Despite Amazon taking measures to eliminate all the counterfeit products currently flooding its marketplace, consumers are still getting casually ripped off by third party sellers. And it's not just a ripoff -- it could be dangerous.
In fact, some of the cheaper, knock-off iPhone chargers currently on the market have the capability of physically harming you, as a test from the UK watchdog group Trading Standards recently discovered. Testing a batch of 400 counterfeit iPhone chargers purchased from different online retailers across the world, Trading Standards found that only three chargers maintained enough insulation to prevent electric shocks when a high voltage was applied.
To put that in even more digestible terms, that means 99% of faulty chargers around the world failed a basic safety standards test, and are therefore capable of physically harming you through electrocution or starting a fire, according to the study.
This is alarming, given a recent suit filed by Apple, alleging that 90 percent of the iPhone chargers sold on Amazon were fake. The suit was filed against a third-party seller, reportedly for peddling faulty chargers disguised as legitimate Apple products.

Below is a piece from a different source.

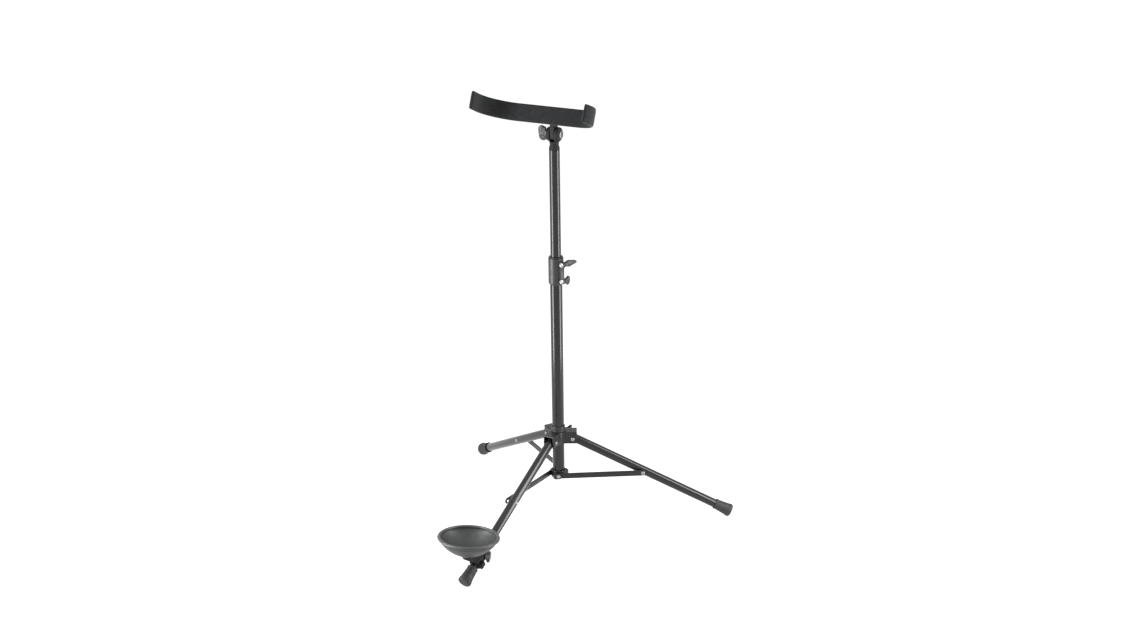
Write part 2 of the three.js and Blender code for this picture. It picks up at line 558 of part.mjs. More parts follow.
function buildCup(leg) {
  const frontLeg = subgroup(stand, { turn: LEG_AZIMUTHS.front });
  const cup = subgroup(frontLeg, { x: cupOut, z: CUP_RIM_Z, pitch: -CUP_TILT });
  const rimIn = CUP_R - RIM_W;
  const edgeOut = CUP_R - RIM_W / 2 + CUP_WALL / 2;
  const edgeIn = edgeOut - CUP_WALL;
  const screwHole = solid(rod(PIN_R + RUN, -CUP_DEPTH - 1, -CUP_DEPTH + 9));
  const floor = -CUP_DEPTH + CUP_WALL + 0.4;

  // The bowl's wall is a quarter of a superellipse, from its floor at z0 to its edge at r1.
  const curve = (r1, z0, steps) => Array.from({ length: steps + 1 }, (_, i) => {
    const a = (i / steps) * 90 * DEG;
    return [CUP_FLOOR_R + (r1 - CUP_FLOOR_R) * Math.sin(a) ** CUP_CURVE,
      -RIM_H - (-RIM_H - z0) * Math.cos(a) ** CUP_CURVE];
  });
  const edgeTop = RIM_SLOT - RIM_H;
  const bowl = turned([[0, -CUP_DEPTH], ...curve(edgeOut, -CUP_DEPTH, 6), [edgeOut, edgeTop],
    [edgeIn, edgeTop], ...curve(edgeIn, floor, 6).reverse(), [0, floor]], FINE);
  const sinkFoot = floor - CUP_SCREW_SINK;
  const sunk = solid(turned([[0, sinkFoot], [PIN_R + RUN, sinkFoot], [CUP_SCREW_HEAD_R, floor + 0.1],
    [CUP_SCREW_HEAD_R, floor + 1], [0, floor + 1]], SMALL));
  place(cup, 'cup_bowl', cut(solid(bowl), screwHole, sunk), 'cupPlastic');

  const rim = turned([[edgeIn - GAP, -RIM_H], [edgeIn - GAP, edgeTop + GAP],
    [edgeOut + GAP, edgeTop + GAP],
    [edgeOut + GAP, -RIM_H], [CUP_R - 1.2, -RIM_H], [CUP_R, -RIM_H * 0.6], [CUP_R - 0.8, -RIM_H * 0.2],
    [CUP_R - 2.8, 0], [rimIn + 2.6, 0], [rimIn + 0.5, -RIM_H * 0.25], [rimIn, -RIM_H * 0.8]], FINE);
  place(cup, 'cup_rim', rim, 'rubber');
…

Lord Toby Harris, chair of National Trading Standards, said of the study: “Criminals across the globe are using online platforms to lure you in with cheap deals for fake items, many of which are dangerous and have been known to overheat and cause house fires.”
Trading Standards advises consumers to look for certain tell-tale signs that reveal whether a charger is counterfeit, such as subtly misspelled brand names or logos that look slightly askew.
But, there is hope, as anyone looking to avoid a house fire can follow Trading Standard’s guide for spotting faulty and potentially dangerous chargers, found in the bottom of its report.